## Stored data

* * * * *

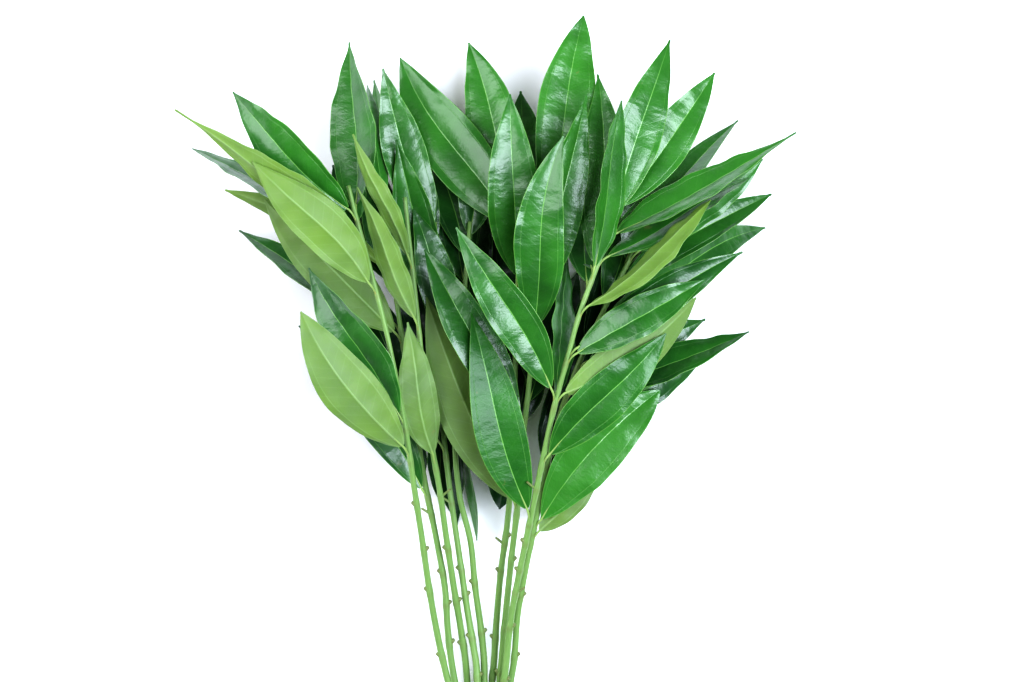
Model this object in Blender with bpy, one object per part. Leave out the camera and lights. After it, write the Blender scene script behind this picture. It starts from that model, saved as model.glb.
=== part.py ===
# Bunch of cut cocculus branches, lying on a surface with the stems towards -Y.
# Nine leafy stems fan out from a band. Each stem is one solid with its own leaves.
# Design values are in millimetres in the plan of the bunch: x to the right, y along the
# bunch from the band to the tips, z up from the surface. The solids are made in metres.

import math
import random

import bmesh
import bpy
import numpy as np
from mathutils import Vector
from mathutils.bvhtree import BVHTree

MM = 0.001

# Stems
STEM_RADIUS_CUT = 2.9        # at the cut end
STEM_RADIUS_TOP = 1.5        # at the last leaf
STEM_SIDES = 6
STEM_RINGS_ABOVE = 16        # above the band
SLOT_PITCH = 6.5             # between stems inside the band, three rows of three
BAND_X = -6.0                # middle of the band in plan
BAND_Y = -25.0
BAND_THICK = 1.3
BAND_HEIGHT = 9.0
BAND_GAP = 0.4
CUT_Y = -100.0               # the middle stem's cut end
RISE_FROM = -12.0            # the stems start to climb here
RISE_TO = 300.0              # and have reached the height of their head here

# Leaves
BLADE_THICK = 0.7
PETIOLE_THICK = 1.5
PETIOLE_LENGTH = 11.0
PETIOLE_LIFT = 4.0           # the blade starts this much above its stem
LAST_ROOT = 2.0              # no petiole leaves nearer to the top of a stem than this
BLADE_BOW = 0.07             # arch of a blade, as a share of its length
BLADE_BASE_POWER = 0.8       # shapes the base of the outline
CLEARANCE = 0.5
STATIONS = (0.03, 0.16, 0.34, 0.52, 0.70, 0.86, 1.0)
TIP_HALF_WIDTH = 0.5

# No two leaves are alike. Each draws these for itself, between a least and a most, unless
# its row says otherwise.
CHARACTER = {
    "twist": (-24.0, 24.0),      # from base to tip, degrees
    "fold": (0.12, 0.27),        # rise of the edges over the midrib, as a share of the half width
    "curl": (-0.03, 0.06),       # drop of the tip, as a share of the length
    "sway": (-0.016, 0.016),     # s-bend of the midrib, as a share of the length
    "tip_power": (0.92, 1.2),    # more gives a longer and thinner tip
}
CURL_FROM = 0.55                 # the tip's curl starts at this share of the length
TWIST_ABOUT = 0.4                # and the twist leaves this place as it is

BAND_CENTRE_Z = SLOT_PITCH + STEM_RADIUS_CUT + BAND_GAP + BAND_THICK

# Each stem: its slot in the band (column, row), the height of its head, its cut end
# beyond or short of the middle one, and its plan as (x, y) from the band to the top.
STEMS = {
    1: (-1, 1, 100, 4, [(-29, 52), (-35, 80), (-40, 110), (-44, 140), (-49, 175), (-53, 205),
                        (-59, 240), (-67, 280), (-76, 315), (-86, 352), (-91, 372)]),
    2: (-1, 0, 62, -6, [(-25, 55), (-28, 80), (-30, 110), (-36, 145), (-42, 175), (-47, 205),
                        (-54, 250), (-61, 300), (-66, 340), (-69, 370)]),
    3: (-1, -1, 84, 2, [(-16, 55), (-20, 85), (-24, 110), (-29, 145), (-33, 175), (-38, 205),
                        (-43, 250), (-48, 300), (-53, 345), (-55, 365)]),
    4: (0, 1, 46, -9, [(-9, 55), (-12, 75), (-16, 100), (-21, 135), (-26, 170), (-30, 205),
                       (-34, 250), (-36, 300), (-36, 350)]),
    5: (0, 0, 56, 6, [(-4, 55), (-6, 80), (-10, 110), (-13, 140), (-20, 170), (-23, 205),
                      (-21, 250), (-17, 300), (-13, 350)]),
    6: (0, -1, 72, 0, [(2, 55), (4, 85), (7, 120), (11, 150), (14, 185), (16, 230),
                       (17, 280), (19, 330), (22, 365)]),
    7: (1, 0, 90, -3, [(7, 55), (10, 90), (14, 130), (18, 165), (21, 205), (26, 250),
                       (31, 300), (38, 350), (41, 368)]),
    8: (1, 1, 124, 8, [(10, 55), (13, 85), (18, 115), (25, 150), (33, 190), (41, 228),
                       (50, 262), (57, 288), (66, 313), (76, 340), (79, 352)]),
    9: (1, -1, 80, -5, [(15, 55), (18, 90), (23, 120), (29, 150), (35, 178), (42, 212),
                        (54, 248), (68, 280), (82, 308), (96, 336)]),
}

# Scars of fallen leaves on the bare lower stems, as y and the side in plan: -1 left, 1 right.
SCARS = {
    1: [(165, -1), (135, 1), (108, -1), (64, -1)],
    2: [(119, -1), (98, 1), (72, 1), (40, -1)],
    3: [(135, -1), (100, 1), (71, -1), (38, 1)],
    4: [(121, -1), (104, 1), (76, -1), (50, 1)],
    5: [(112, -1), (79, 1), (44, -1)],
    6: [(143, 1), (120, -1), (75, -1), (50, 1)],
    7: [(128, 1), (81, 1), (52, -1)],
    8: [(141, -1), (122, -1), (84, 1), (48, 1)],
    9: [(104, 1), (63, 1), (30, -1)],
}
SCAR_REACH = 1.4             # beyond the stem's own surface
SCAR_RADII = (2.3, 1.1)      # at the stem's middle and at the scar's end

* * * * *

## Instructions to follow
Output all of the material exactly as written.

## Response for this exercise
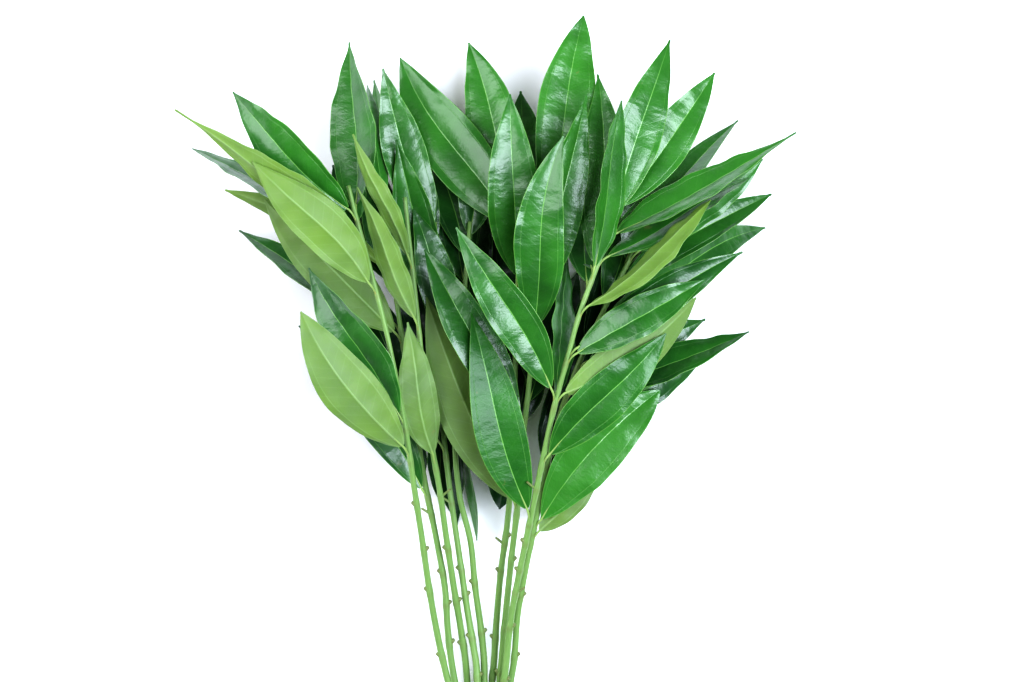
Model this object in Blender with bpy, one object per part. Leave out the camera and lights. After it, write the Blender scene script behind this picture. It starts from that model, saved as model.glb.
=== part.py ===
# Bunch of cut cocculus branches, lying on a surface with the stems towards -Y.
# Nine leafy stems fan out from a band. Each stem is one solid with its own leaves.
# Design values are in millimetres in the plan of the bunch: x to the right, y along the
# bunch from the band to the tips, z up from the surface. The solids are made in metres.

import math
import random

import bmesh
import bpy
import numpy as np
from mathutils import Vector
from mathutils.bvhtree import BVHTree

MM = 0.001

# Stems
STEM_RADIUS_CUT = 2.9        # at the cut end
STEM_RADIUS_TOP = 1.5        # at the last leaf
STEM_SIDES = 6
STEM_RINGS_ABOVE = 16        # above the band
SLOT_PITCH = 6.5             # between stems inside the band, three rows of three
BAND_X = -6.0                # middle of the band in plan
BAND_Y = -25.0
BAND_THICK = 1.3
BAND_HEIGHT = 9.0
BAND_GAP = 0.4
CUT_Y = -100.0               # the middle stem's cut end
RISE_FROM = -12.0            # the stems start to climb here
RISE_TO = 300.0              # and have reached the height of their head here

# Leaves
BLADE_THICK = 0.7
PETIOLE_THICK = 1.5
PETIOLE_LENGTH = 11.0
PETIOLE_LIFT = 4.0           # the blade starts this much above its stem
LAST_ROOT = 2.0              # no petiole leaves nearer to the top of a stem than this
BLADE_BOW = 0.07             # arch of a blade, as a share of its length
BLADE_BASE_POWER = 0.8       # shapes the base of the outline
CLEARANCE = 0.5
STATIONS = (0.03, 0.16, 0.34, 0.52, 0.70, 0.86, 1.0)
TIP_HALF_WIDTH = 0.5

# No two leaves are alike. Each draws these for itself, between a least and a most, unless
# its row says otherwise.
CHARACTER = {
    "twist": (-24.0, 24.0),      # from base to tip, degrees
    "fold": (0.12, 0.27),        # rise of the edges over the midrib, as a share of the half width
    "curl": (-0.03, 0.06),       # drop of the tip, as a share of the length
    "sway": (-0.016, 0.016),     # s-bend of the midrib, as a share of the length
    "tip_power": (0.92, 1.2),    # more gives a longer and thinner tip
}
CURL_FROM = 0.55                 # the tip's curl starts at this share of the length
TWIST_ABOUT = 0.4                # and the twist leaves this place as it is

BAND_CENTRE_Z = SLOT_PITCH + STEM_RADIUS_CUT + BAND_GAP + BAND_THICK

# Each stem: its slot in the band (column, row), the height of its head, its cut end
# beyond or short of the middle one, and its plan as (x, y) from the band to the top.
STEMS = {
    1: (-1, 1, 100, 4, [(-29, 52), (-35, 80), (-40, 110), (-44, 140), (-49, 175), (-53, 205),
                        (-59, 240), (-67, 280), (-76, 315), (-86, 352), (-91, 372)]),
    2: (-1, 0, 62, -6, [(-25, 55), (-28, 80), (-30, 110), (-36, 145), (-42, 175), (-47, 205),
                        (-54, 250), (-61, 300), (-66, 340), (-69, 370)]),
    3: (-1, -1, 84, 2, [(-16, 55), (-20, 85), (-24, 110), (-29, 145), (-33, 175), (-38, 205),
                        (-43, 250), (-48, 300), (-53, 345), (-55, 365)]),
    4: (0, 1, 46, -9, [(-9, 55), (-12, 75), (-16, 100), (-21, 135), (-26, 170), (-30, 205),
                       (-34, 250), (-36, 300), (-36, 350)]),
    5: (0, 0, 56, 6, [(-4, 55), (-6, 80), (-10, 110), (-13, 140), (-20, 170), (-23, 205),
                      (-21, 250), (-17, 300), (-13, 350)]),
    6: (0, -1, 72, 0, [(2, 55), (4, 85), (7, 120), (11, 150), (14, 185), (16, 230),
                       (17, 280), (19, 330), (22, 365)]),
    7: (1, 0, 90, -3, [(7, 55), (10, 90), (14, 130), (18, 165), (21, 205), (26, 250),
                       (31, 300), (38, 350), (41, 368)]),
    8: (1, 1, 124, 8, [(10, 55), (13, 85), (18, 115), (25, 150), (33, 190), (41, 228),
                       (50, 262), (57, 288), (66, 313), (76, 340), (79, 352)]),
    9: (1, -1, 80, -5, [(15, 55), (18, 90), (23, 120), (29, 150), (35, 178), (42, 212),
                        (54, 248), (68, 280), (82, 308), (96, 336)]),
}

# Scars of fallen leaves on the bare lower stems, as y and the side in plan: -1 left, 1 right.
SCARS = {
    1: [(165, -1), (135, 1), (108, -1), (64, -1)],
    2: [(119, -1), (98, 1), (72, 1), (40, -1)],
    3: [(135, -1), (100, 1), (71, -1), (38, 1)],
    4: [(121, -1), (104, 1), (76, -1), (50, 1)],
    5: [(112, -1), (79, 1), (44, -1)],
    6: [(143, 1), (120, -1), (75, -1), (50, 1)],
    7: [(128, 1), (81, 1), (52, -1)],
    8: [(141, -1), (122, -1), (84, 1), (48, 1)],
    9: [(104, 1), (63, 1), (30, -1)],
}
SCAR_REACH = 1.4             # beyond the stem's own surface
SCAR_RADII = (2.3, 1.1)      # at the stem's middle and at the scar's end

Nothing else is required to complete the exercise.